For the Cubs, this particular opening day is a chance to start fresh without the baggage of last year to unpack. They finished four games over .500 for the second straight season, with a different manager and most of the same stars. This year they’ve added one star (Kyle Tucker) and subtracted another (Cody Bellinger) while entering the 2025 season as division favorites.
For the Dodgers, the opener is a chance to show off their $306 million payroll and let the world know they aren’t willing to rest on their success. The previous 23 World Series champs failed to repeat, but few added to their arsenal like the Dodgers did with pitchers Blake Snell, Roki Sasaki and Tanner Scott.
This definitely should be a fun series to watch, as long as you’re willing to wake up at 5 a.m. in Chicago or 3 a.m. in Los Angeles to tune in live. Cubs Japanese star Shota Imanaga faces Yoshinobu Yamamoto, the highest paid Japanese pitcher of all time, in Tuesday’s opener. The two memorably faced off in September in Dodger Stadium, with the Cubs winning 6-3.
Opening days are made for memories. No other professional sport treats its opening day with as much pomp and ceremony as baseball, in which flashbacks of openers from the past are always most welcome. Cubs fans vividly recall Willie Smith, ‘Tuffy’ Rhodes and Kosuke Fukudome for their opening-day home runs, no matter how the rest of their Cubs careers turned out.
Smith’s two-run, walk-off blast in a 7-6, 11-inning win over the Philadelphia Phillies in the 1969 opener at Wrigley Field was forever branded by announcer Jack Brickhouse losing his mind on the WGN-TV call. Rhodes hit three home runs off the New York Mets’ Dwight Gooden on opening day of 1994 at Wrigley yet finished with only 11 in his 123 games over three seasons with the Cubs. Fukudome’s tying three-run home run in the ninth inning against the Milwaukee Brewers in the 2008 opener at Wrigley, in the 100th anniversary of their last championship season, was such a legendary major-league debut it’s almost forgotten the Cubs lost the game and Fukudome never really panned out.
It’s easy to understand why MLB scheduled the Tokyo Series during spring training rather than at the start of the season. Jet lag is real, and not so spectacular, so it makes perfect sense to let the players get reacclimated to their own time zone without affecting their body clocks in any real games.
Still, it would be preferable to schedule the Tokyo Series later in the season and forget about the two MLB teams playing a pair of exhibition games each against Japanese clubs. Just make it a four-game series from Wednesday-Saturday the week before the All-Star break, when there would be no NBA games, no March Madness and no NFL free agency to divert fans’ attention.
Everyone in July is already in a baseball mindset.
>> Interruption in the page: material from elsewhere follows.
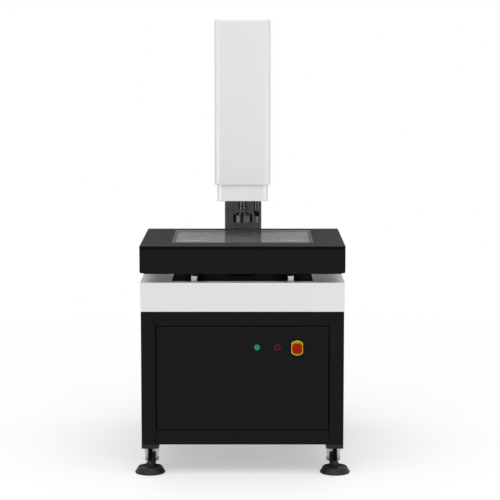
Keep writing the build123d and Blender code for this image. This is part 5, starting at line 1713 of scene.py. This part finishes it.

MLB also wouldn’t have to worry about jet lag affecting any regular-season games. Except for the players in the All-Star Game, the others would all get an extra day off before the four-day break. The handful or so of those selected for the All-Star Game could either opt out or choose to make a cameo appearance if they’re too jet-lagged.
Players would get their proper rest. Japanese fans would still enjoy their small slice of MLB baseball. And MLB would still receive the international promotion of the game and the ensuing revenues that come with it.
That’s win-win-win.
Playing in Japan in July could even lead to interest in a newfangled All-Star Game in Tokyo, pitting the best players from Japan against the best of the rest of the major leagues.
Sound impossible? Perhaps.
But that’s what they once said about the Yankees changing their facial-hair policy.